Como, crisi lavanderie
«Sempre aperte,
ma crollo di lavoro»

Nel Comasco bruciati 5 milioni di fatturato a causa di smart working e stop alla socialità. «Pochi sostegni, molte hanno deciso di chiudere»

Le lavanderie sono aperte e registrano perdite del 40%. Attività che rientrano nei servizi alla persona e che possono continuare a lavorare anche in zona rossa, ma la diminuzione di fatturato in provincia di Como è stata di oltre 5 milioni di euro nel 2020.

«Siamo aperti ma i clienti non hanno bisogno di noi» afferma Maria Cristina Guglielmetti presidente Confartigianato Pulitintolavanderie Como, vicepresidente regionale e titolare dell’omonima lavanderia a Capiago Intimiano.

Il nuovo contesto

Lavoro da casa, assenza di turisti e cerimonie cancellate, tutti cambiamenti dovuti all’emergenza sanitaria che remano contro il settore: “Lo smart working ha cambiato le abitudini delle persone che lavorando da casa, indossano raramente completi e tailleur. La mancanza di turisti ha influito sull’attività di ristoranti e alberghi e quindi sull’uso della biancheria. La cancellazione di eventi e cerimonie ha ridotto l’utilizzo degli abiti, tra i capi che maggiormente vengono portati in lavanderia. Oltre alla mancanza di matrimoni va evidenziata anche la chiusura dei ristoranti e dei teatri che ha influito molto sul nostro settore». Ridotta anche la manutenzione richiesta per l’abbigliamento tecnico sportivo, si pensi a tutta l’attrezzatura utilizzata per gli sport invernali.

Le lavanderie si dividono principalmente in due tipologie: industriali che si occupano soprattutto di ristoranti, alberghi e anche noleggio biancheria; tradizionali che si dedicano all’abbigliamento e ai tessuti.

I sostegni economici sono andati quasi esclusivamente alle grandi lavanderie industriali: «Abbiamo avuto i 600 euro iniziali per due mesi, marzo e aprile, le Partite Iva hanno poi ricevuto 1.200 euro. Inizialmente la Regione aveva previsto dei ristori non inserendo il nostro codice Ateco ma solo quello delle lavanderie industriali, siamo poi riusciti ad avere un aiuto solo grazie all’interessamento di alcuni politici e di Confartigianato».

In Lombardia il comparto delle lavanderie è costituito da 3.606 imprese, consistente la quota di lavoro indipendente, le micro e piccole attività ne rappresentano la quasi totalità.
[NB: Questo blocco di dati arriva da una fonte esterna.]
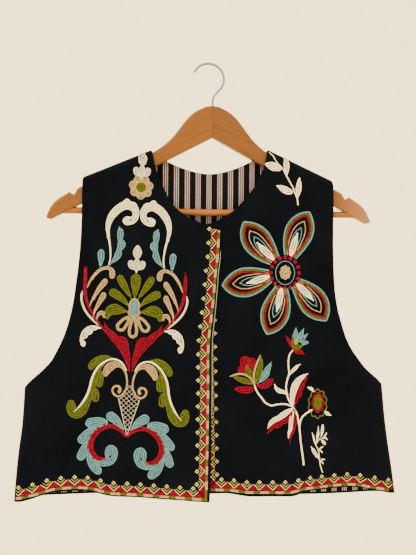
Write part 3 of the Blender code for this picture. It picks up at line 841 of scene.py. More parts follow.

In provincia di Como si contano 166 realtà e più della metà, 92, sono artigiane.

Il settore nel 2019 ha generato un fatturato regionale di oltre 300 milioni di euro, nel 2020 ha subito un calo di 144 milioni. A livello provinciale Milano ha registrato il dato peggiore con la perdita di 43 milioni di euro, seguita da Brescia (-17 milioni) e Bergamo (-10 milioni), Como si attesta sui meno 5 milioni.

Imprese femminili

Piccole e micro imprese che pagano anche il fatto di essere gestite soprattutto da donne, costrette a chiudere per lunghi periodi per poter gestire figli in Dad e parenti anziani: «Tante colleghe prossime alla pensione, hanno deciso di chiudere l’attività in anticipo a fine 2020. Impossibile sostenere i costi fissi come gli affitti e con il poco lavoro che c’è anche far funzionare un macchinario non a pieno regime, ha un costo troppo elevato».

Nonostante la situazione non mancano i corsi di aggiornamento e le idee per rilanciare il settore: «Noi artigiani davanti alle difficoltà non ci fermiamo mai e abbiamo pensato di creare dei contenuti, video e incontri, per sensibilizzare le persone sull’importanza del capo pulito. Noi siamo quello che mangiamo ma, lo sostengo da sempre, siamo anche quello che indossiamo, i vestiti sono la nostra seconda pelle, dobbiamo fare attenzione a come trattiamo i tessuti senza usare detergenti chimici troppo aggressivi che fanno male anche a noi e all’ambiente».

La proposta è stata accolta a livello provinciale e regionale e presto nasceranno, in diverse modalità, consulenze dedicate ai tessuti e alla loro corretta pulizia.